Internationally, concern has been growing about Jokowi’s stated determination to allow — after a long moratorium — the executions of scores of convicted drug traffickers to proceed. His stance reflects no consideration of whether their individual cases might justify clemency, as well as apparent indifference to mounting evidence that sentencing in capital cases might have owed less to a case’s merits than to the presence or absence of bribes.
HUMILIATING LOSS
Two Australian drug traffickers have been scheduled for execution this month. While no one doubts that they were properly convicted ten years ago, their behavior since — and questions about the integrity of the judicial process that condemned them to die but allowed others to live — has made a compelling case for the exercise of mercy, for them and for others.
What does not yet seem to have registered with Jokowi, or with enough of his fellow citizens, is the incongruity of refusing even to consider clemency for those on Indonesia’s death row, while lobbying passionately for clemency for more than 200 Indonesians condemned to die elsewhere, notably in the Persian Gulf. Decency can be credibly demanded of others only if one practices it oneself.
It seems only a matter of time before Indonesians start feeling the pain of this inconsistency. Malaysia has earned worldwide condemnation for its handling of the Anwar affair, and Thailand has lost many international friends since its latest coup, reflected in a humiliating loss in its recent bid for a seat on the UN Human Rights Council. Thai diplomats fear another such defeat in their nation’s current attempt to win a seat on the UN Security Council.

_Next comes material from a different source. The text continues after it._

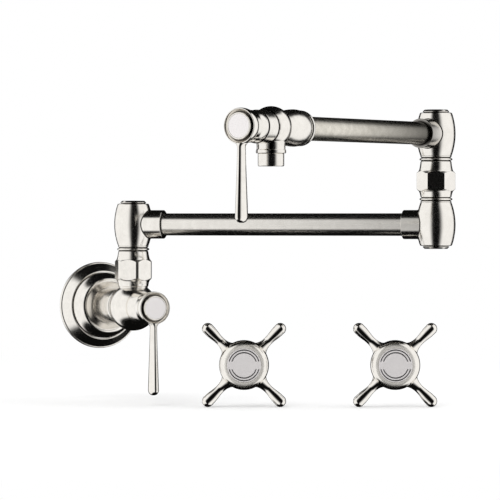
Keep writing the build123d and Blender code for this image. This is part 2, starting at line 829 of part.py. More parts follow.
lip_middle = coupling_lip / 2 - coupling_back
lip_half = coupling_lip * 0.31
lip_low = lip_middle - lip_half
lip_high = lip_middle + lip_half
with BuildPart() as coupling_lip_ring:
    with BuildSketch(outlet_plane):
        with BuildLine():
            Line((coupling_end_radius, lip_low), (coupling_end_radius + 0.1, lip_low))
            ThreePointArc(
                (coupling_end_radius + 0.1, lip_low),
                (coupling_lip_radius, lip_middle),
                (coupling_end_radius + 0.1, lip_high),
            )
            Line((coupling_end_radius + 0.1, lip_high), (coupling_end_radius, lip_high))
            Line((coupling_end_radius, lip_high), (coupling_end_radius, lip_low))
        make_face()
    revolve(axis=outlet_line)
save(coupling_lip_ring.part, "coupling_lip_ring")

with BuildPart() as outlet_body:
    with Locations(outlet_centre):
        Sphere(outlet_ball_radius)
    ball_reach = outlet_ball_radius + 1
    turn_band(outlet_plane, 0, ball_reach, -ball_reach, -coupling_front, Mode.SUBTRACT)
    turn_band(outlet_plane, 0, coupling_front_radius - 0.5, -coupling_front, 0)
    turn_band(outlet_plane, 0, outlet_boss_radius + outlet_boss_step, 0, outlet_seat)
    with BuildSketch(nozzle_plane):
        with BuildLine():
            Line((0, 0), (nozzle_radius, 0))
            Line((nozzle_radius, 0), (nozzle_radius, nozzle_length - 3.5))
            TangentArc(
                (nozzle_radius, nozzle_length - 3.5),
                (nozzle_lip_radius, nozzle_length - 0.6),
                tangent=(0, 1),
            )
            Line((nozzle_lip_radius, nozzle_length - 0.6), (nozzle_lip_radius, nozzle_length))
            Line((nozzle_lip_radius, nozzle_length), (0, nozzle_length))
            Line((0, nozzle_length), (0, 0))
        make_face()
    revolve(axis=nozzle_line)
    turn_band(
        outlet_plane,
        0,
        coupling_front_radius + 0.2,
        -ball_reach,
        -coupling_front,
        Mode.SUBTRACT,
    )
    turn_band(
        outlet_plane,
        outlet_boss_radius,
        outlet_boss_radius + 1.5,
        outlet_boss_groove,
        outlet_boss_groove + 0.7,
        Mode.SUBTRACT,
    )
    turn_band(outlet_plane, 0, cartridge_bore, seal_back, outlet_seat, Mode.SUBTRACT)
    turn_band(
        outlet_plane,
        0,
        outlet_boss_radius - 1.6,
        outlet_seat - bonnet_tail,
        outlet_seat,
        Mode.SUBTRACT,
    )
    turn_band(
        outlet_plane,
        0,
        coupling_thread_radius,
        -coupling_front,
        coupling_thread_end,
        Mode.SUBTRACT,
    )
    turn_band(outlet_plane, 0, waist_radius - 1, -coupling_front, 0, Mode.SUBTRACT)
    turn_band(nozzle_plane, 0, thread_radius, thread_top, nozzle_length, Mode.SUBTRACT)
    turn_band(nozzle_plane, 0, waterway_radius, 0, nozzle_length, Mode.SUBTRACT)
save(outlet_body.part, "outlet_body")

valve_cartridge("outlet", outlet_centre, upper_arm, outlet_seat)
valve_bonnet("outlet", outlet_centre, upper_arm, outlet_seat, outlet_boss_radius, outlet_bonnet_radius)
lever_handle("outlet", outlet_centre, upper_arm)

aerator_end = nozzle_length + aerator_length
gasket_depth = 1.0
with BuildPart() as aerator_housing:
    turn_band(nozzle_plane, 0, aerator_radius, nozzle_length, aerator_end)
    turn_band(nozzle_plane, 0, thread_radius - fit_gap, thread_top + gasket_depth, nozzle_length)
    mouth_rim = aerator_housing.edges().filter_by(GeomType.CIRCLE).sort_by(nozzle_line)[-1]
    fillet(mouth_rim, 0.5)
    turn_band(nozzle_plane, 0, aerator_bore - 0.8, thread_top, aerator_end - 3, Mode.SUBTRACT)
    turn_band(nozzle_plane, 0, aerator_bore, aerator_end - 4.5, aerator_end, Mode.SUBTRACT)
save(aerator_housing.part, "aerator_housing")

with BuildPart() as aerator_insert:
    turn_band(nozzle_plane, 0, aerator_bore, aerator_end - 4.5, aerator_end - 2.5)
    turn_band(nozzle_plane, 0, aerator_bore - 0.9, thread_top + 2, aerator_end - 4.5)
    with BuildSketch(Plane(origin=outlet_centre - up * aerator_end, z_dir=up)):
        with HexLocations(jet_pitch / 2, 5, 5):
            Circle(jet_radius)
    extrude(amount=aerator_length + aerator_tail, mode=Mode.SUBTRACT)
save(aerator_insert.part, "aerator_insert")

with BuildPart() as aerator_gasket:
    turn_band(
        nozzle_plane,
        aerator_bore - 2,
        thread_radius - fit_gap,
        thread_top,
        thread_top + gasket_depth,
    )
save(aerator_gasket.part, "aerator_gasket")


# -------------------------------------------------------- spare cross handles

facing = Vector(-sin(radians(cross_facing)), -cos(radians(cross_facing)), 0)


def cross_handle(name, place):
    """A four-armed handle standing on two of its tips, with its disc and spline insert."""
    centre = Vector(place[0], place[1], cross_height)
    across = up.cross(facing)
    plane = axial_plane(centre, facing, across)
    line = Axis(centre, facing)
    crown_start = cross_hub_radius - cross_crown
    crown_height = cross_face_height - cross_crown
    disc_floor = cross_face_height - cross_disc_thickness + cross_disc_proud
    tip_centre = cross_arm_reach - cross_arm_tip_radius

    with BuildPart() as body:
        with BuildSketch(plane):
            with BuildLine():
                Line((0, -cross_back_depth), (cross_back_radius, -cross_back_depth))
                Spline(
                    (cross_back_radius, -cross_back_depth),
                    (cross_hub_radius - 2.6, -4.2),
                    (cross_hub_radius, 0),
                    tangents=((0, 1), (0, 1)),
                )
                Line((cross_hub_radius, 0), (cross_hub_radius, crown_height))
                ThreePointArc(
                    (cross_hub_radius, crown_height),
                    (
                        crown_start + cross_crown * sin(radians(45)),
                        crown_height + cross_crown * cos(radians(45)),
                    ),
                    (crown_start, cross_face_height),
                )
                Line((crown_start, cross_face_height), (0, cross_face_height))
                Line((0, cross_face_height), (0, -cross_back_depth))
            make_face()
        revolve(axis=line)
        for turn in (45, 135, 225, 315):
            arm = across * cos(radians(turn)) + up * sin(radians(turn))
            with BuildSketch(axial_plane(centre, arm, facing)) as arm_half:
                with BuildLine():
                    Line((0, cross_back_radius), (cross_arm_neck_radius + 2.5, cross_back_radius))
                    Spline(
                        (cross_arm_neck_radius + 2.5, cross_back_radius),
                        (cross_arm_neck_radius, cross_arm_neck),
                        (cross_arm_tip_radius, tip_centre),
                        tangents=((0, 1), (0, 1)),
                    )
                    ThreePointArc(
                        (cross_arm_tip_radius, tip_centre),
                        (
                            cross_arm_tip_radius * sin(radians(45)),
                            tip_centre + cross_arm_tip_radius * cos(radians(45)),
                        ),
                        (0, cross_arm_reach),
                    )
                    Line((0, cross_arm_reach), (0, cross_back_radius))
                make_face()
            revolve(arm_half.sketch, axis=Axis(centre, arm))
        turn_band(plane, 0, cross_face_radius, disc_floor, cross_face_height, Mode.SUBTRACT)
        turn_band(plane, 0, cross_socket_radius, -cross_back_depth, disc_floor - 1.5, Mode.SUBTRACT)
    save(body.part, f"{name}_body")

    disc_front = cross_face_height + cross_disc_proud
    front_plane = Plane(origin=centre + facing * disc_front, x_dir=across, z_dir=facing)
    with BuildPart() as disc:
        turn_band(plane, 0, cross_face_radius - 0.05, disc_floor, disc_front)
        edge = disc.edges().filter_by(GeomType.CIRCLE).sort_by(line)[-1]
        fillet(edge, 0.4)
        with BuildSketch(front_plane):
            for radius in engraving_radii:
                Circle(radius)
                Circle(radius - engraving_width, mode=Mode.SUBTRACT)
            Rectangle(2 * cross_face_radius, engraving_gap, mode=Mode.SUBTRACT)
        extrude(amount=-engraving_depth, mode=Mode.SUBTRACT)
    save(disc.part, f"{name}_disc")

    with BuildPart() as insert:
        turn_band(plane, 0, cross_socket_radius - 0.05, -cross_back_depth, disc_floor - 1.6)
        spline_end = spline_depth - cross_back_depth
        turn_band(plane, 0, spline_radius, -cross_back_depth, spline_end, Mode.SUBTRACT)
    save(insert.part, f"{name}_insert")


cross_handle("left_cross_handle", cross_places[0])
cross_handle("right_cross_handle", cross_places[1])
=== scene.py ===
import json
import math
import bmesh
import bpy
import numpy as np
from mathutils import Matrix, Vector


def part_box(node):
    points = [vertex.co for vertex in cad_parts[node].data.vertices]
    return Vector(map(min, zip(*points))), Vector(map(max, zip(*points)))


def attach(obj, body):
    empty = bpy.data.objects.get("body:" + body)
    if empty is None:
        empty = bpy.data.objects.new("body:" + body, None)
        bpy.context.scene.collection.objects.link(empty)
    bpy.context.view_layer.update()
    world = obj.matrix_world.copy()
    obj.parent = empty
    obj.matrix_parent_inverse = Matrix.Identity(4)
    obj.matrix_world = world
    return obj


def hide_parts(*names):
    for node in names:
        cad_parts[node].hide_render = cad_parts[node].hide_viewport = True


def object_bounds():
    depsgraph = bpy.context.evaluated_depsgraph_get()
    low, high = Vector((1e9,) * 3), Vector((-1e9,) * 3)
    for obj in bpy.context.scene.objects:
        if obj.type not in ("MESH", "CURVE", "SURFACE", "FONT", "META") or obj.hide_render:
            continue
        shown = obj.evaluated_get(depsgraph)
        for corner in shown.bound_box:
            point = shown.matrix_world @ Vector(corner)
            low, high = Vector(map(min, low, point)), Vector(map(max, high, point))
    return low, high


# Wall mounted pot filler in brushed nickel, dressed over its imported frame.
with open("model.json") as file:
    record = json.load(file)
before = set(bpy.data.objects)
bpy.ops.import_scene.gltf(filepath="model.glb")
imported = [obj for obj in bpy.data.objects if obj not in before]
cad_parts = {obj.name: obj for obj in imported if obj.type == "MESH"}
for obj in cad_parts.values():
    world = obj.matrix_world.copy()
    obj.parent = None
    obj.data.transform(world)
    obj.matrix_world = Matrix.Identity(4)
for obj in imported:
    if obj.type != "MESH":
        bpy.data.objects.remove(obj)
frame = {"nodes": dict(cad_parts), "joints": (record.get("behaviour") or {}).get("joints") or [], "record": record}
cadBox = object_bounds()
mm = 0.001
print("frame loaded")

# places, all read from the frame
joints = {joint["name"]: joint for joint in frame["joints"]}
up = np.array([0.0, 0.0, 1.0])
outOfWall = np.array([0.0, -1.0, 0.0])
wallCentre = np.zeros(3)
baseAxis = np.array(joints["base_swivel"]["pos_m"], float)
elbowAxis = np.array(joints["elbow_swivel"]["pos_m"], float)
inletCentre = np.array(joints["inlet_lever_turn"]["pos_m"], float)
outletCentre = np.array(joints["outlet_lever_turn"]["pos_m"], float)


def unit(way):
    # way / |way|
    return np.asarray(way, float) / np.linalg.norm(way)


def middleOf(node):
    # (low corner + high corner) / 2
    low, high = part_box(node)
    return (np.array(low) + np.array(high)) / 2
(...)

There are some larger regional consequences in all of this. ASEAN has tenaciously fought for its place as the geopolitical hinge between East and South Asia, and is an important player in Asia-Pacific economic and security diplomacy. In doing so, it has had to repeatedly finesse issues like Cambodia’s authoritarian leadership, Myanmar’s struggle with democratic transition, Vietnam’s stubbornly anachronistic one-party state, and even impeccably incorruptible Singapore’s regular misuse of defamation laws to neutralize political opponents.

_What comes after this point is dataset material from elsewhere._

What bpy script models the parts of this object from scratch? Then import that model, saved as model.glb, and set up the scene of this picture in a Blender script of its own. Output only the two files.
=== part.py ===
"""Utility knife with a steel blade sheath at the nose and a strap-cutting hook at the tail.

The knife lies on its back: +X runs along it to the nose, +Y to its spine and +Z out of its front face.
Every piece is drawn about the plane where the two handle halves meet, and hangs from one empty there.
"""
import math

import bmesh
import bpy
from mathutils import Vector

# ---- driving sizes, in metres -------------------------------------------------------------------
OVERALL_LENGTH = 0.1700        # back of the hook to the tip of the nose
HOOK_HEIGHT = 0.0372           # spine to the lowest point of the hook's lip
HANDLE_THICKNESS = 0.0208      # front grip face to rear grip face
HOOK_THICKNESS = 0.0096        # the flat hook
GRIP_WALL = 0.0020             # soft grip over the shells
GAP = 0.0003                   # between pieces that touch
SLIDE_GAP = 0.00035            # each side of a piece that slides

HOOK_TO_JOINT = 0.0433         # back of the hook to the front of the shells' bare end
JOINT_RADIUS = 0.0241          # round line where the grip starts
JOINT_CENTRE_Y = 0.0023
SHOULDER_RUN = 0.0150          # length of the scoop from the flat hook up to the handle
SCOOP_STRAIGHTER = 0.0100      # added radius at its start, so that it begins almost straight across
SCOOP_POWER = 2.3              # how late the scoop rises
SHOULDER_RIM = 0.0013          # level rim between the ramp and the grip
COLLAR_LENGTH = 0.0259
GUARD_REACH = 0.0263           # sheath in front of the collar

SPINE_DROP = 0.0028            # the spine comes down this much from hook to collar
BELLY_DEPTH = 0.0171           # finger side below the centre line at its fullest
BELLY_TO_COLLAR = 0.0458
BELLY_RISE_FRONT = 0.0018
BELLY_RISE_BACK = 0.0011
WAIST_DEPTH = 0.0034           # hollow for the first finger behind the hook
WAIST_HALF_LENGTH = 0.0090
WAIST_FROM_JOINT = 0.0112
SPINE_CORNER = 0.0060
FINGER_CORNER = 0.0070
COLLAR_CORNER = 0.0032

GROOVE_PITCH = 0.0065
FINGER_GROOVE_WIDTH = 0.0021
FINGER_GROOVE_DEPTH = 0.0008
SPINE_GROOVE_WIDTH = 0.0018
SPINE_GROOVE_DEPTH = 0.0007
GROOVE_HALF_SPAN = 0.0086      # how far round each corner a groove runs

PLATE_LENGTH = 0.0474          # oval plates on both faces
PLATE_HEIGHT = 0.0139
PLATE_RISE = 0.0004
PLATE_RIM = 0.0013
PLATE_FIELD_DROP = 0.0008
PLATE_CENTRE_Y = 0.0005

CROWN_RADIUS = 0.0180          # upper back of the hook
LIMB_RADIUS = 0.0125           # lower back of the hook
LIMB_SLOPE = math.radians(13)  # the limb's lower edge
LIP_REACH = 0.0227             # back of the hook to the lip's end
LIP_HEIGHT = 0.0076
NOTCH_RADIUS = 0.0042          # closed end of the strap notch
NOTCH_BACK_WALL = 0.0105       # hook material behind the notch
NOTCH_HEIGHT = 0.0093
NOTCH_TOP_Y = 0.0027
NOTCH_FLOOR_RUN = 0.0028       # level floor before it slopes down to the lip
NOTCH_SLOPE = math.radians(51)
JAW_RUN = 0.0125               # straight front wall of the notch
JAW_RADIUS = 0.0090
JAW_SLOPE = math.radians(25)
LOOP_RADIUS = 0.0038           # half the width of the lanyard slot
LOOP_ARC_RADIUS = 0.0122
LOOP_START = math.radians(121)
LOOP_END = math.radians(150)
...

The question that ASEAN leaders must now ask themselves is just how much trashing of the Southeast Asian brand, by how many of its members simultaneously, the region can afford while still fully realizing its aspirations for economic growth and political influence. It is always tempting to claim that what happens behind sovereign borders is nobody else’s business. However, that is no longer true in today’s interconnected world. Some states might be big and powerful enough to get away with behaving badly, but winning respect for behaving well is a much stronger foundation for economic and political success.
Gareth Evans is chancellor and honorary professorial fellow at the Australian National University and a former Australian foreign minister and former president of the International Crisis Group.